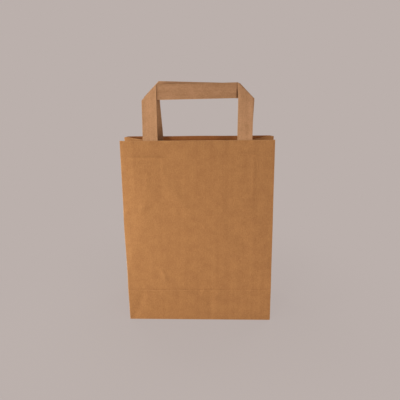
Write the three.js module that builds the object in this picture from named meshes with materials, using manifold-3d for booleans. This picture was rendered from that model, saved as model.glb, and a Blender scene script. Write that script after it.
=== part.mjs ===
// Flat handle paper bag, millimetres, +Z up.
// The bag stands open on its block bottom. The front panel faces -Y and the origin is the middle
// of the base. Above the base crease both wide panels lean in, and the side gussets fold inwards.

import * as THREE from "three";
import { mergeVertices } from "three/addons/utils/BufferGeometryUtils.js";
import Module from "manifold-3d";

const wasm = await Module();
wasm.setup();

// Driving dimensions of the bag. The real paper is half as thick as it is drawn here.
const BAG_WIDTH = 220;
const GUSSET_DEPTH = 100;
const PANEL_HEIGHT = 280;
const BASE_CREASE_HEIGHT = 52;
const MOUTH_DEPTH = 34;
const PAPER = 0.3;
const GUSSET_FOLD_START = 50;
const GUSSET_FOLD_SETTLE = 62;
const APEX_TUCK = 4;
const BOTTOM_LAP = 20;
const BOTTOM_FLAP_CORNER = 45;
const SEAM_WIDTH = 18;
const SEAM_CENTRE = 52;

// Driving dimensions of the handles
const HANDLE_WIDTH = 156;
const STRAP_WIDTH = 21.5;
const STRAP_THICKNESS = 0.6;
const FRONT_HANDLE_RISE = 79;
const REAR_HANDLE_RISE = 80.2;
const REAR_HANDLE_SHIFT = 2.8;
const STRAP_TAIL = 45;
const FOLD_GAP = 0.35;
const FRONT_BAR_TILT = 0.8;
const REAR_BAR_TILT = -1.75;

// Driving dimensions of the glued patches
const PATCH_TOP = 20;
const PATCH_HEIGHT = 32;
const PATCH_MARGIN = 7;
const PATCH_THICKNESS = 0.2;
const GLUE_FILM = 0.1;

// Levels of the bag's loops, and which points of a loop are the gusset creases and the lap seam
const UPPER_LEVELS = 18;
const CREASES = [2, 9];
const SEAM_POINTS = [4, 5, 6, 7];

// How deep glued layers reach into each other, the span in which corner points count as one, and
// the least fold that still gives the gusset a direction
const SMALL_BITE = 0.03;
const SAME_POINT = 1e-4;
const LEAST_FOLD = 1e-9;

const kraft = (name, colour) =>
  new THREE.MeshStandardMaterial({ name, color: colour, roughness: 0.85, metalness: 0 });
const KRAFT_BAG = kraft("brown kraft paper", "#b07b4b");
const KRAFT_HANDLE = kraft("folded kraft paper strip", "#ad7c57");
const KRAFT_PATCH = kraft("kraft paper patch", "#a8764b");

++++

Set task ▸ Copy out only the lines running from the beginning of the data to the line with "wasm.setup();", both ends included.

The result ▸
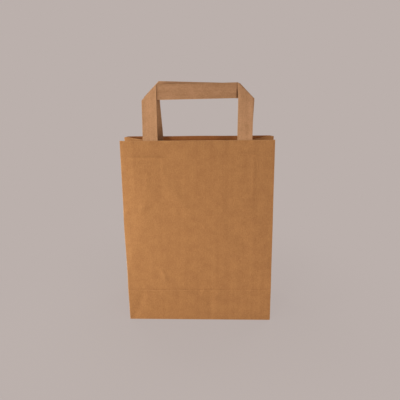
Write the three.js module that builds the object in this picture from named meshes with materials, using manifold-3d for booleans. This picture was rendered from that model, saved as model.glb, and a Blender scene script. Write that script after it.
=== part.mjs ===
// Flat handle paper bag, millimetres, +Z up.
// The bag stands open on its block bottom. The front panel faces -Y and the origin is the middle
// of the base. Above the base crease both wide panels lean in, and the side gussets fold inwards.

import * as THREE from "three";
import { mergeVertices } from "three/addons/utils/BufferGeometryUtils.js";
import Module from "manifold-3d";

const wasm = await Module();
wasm.setup();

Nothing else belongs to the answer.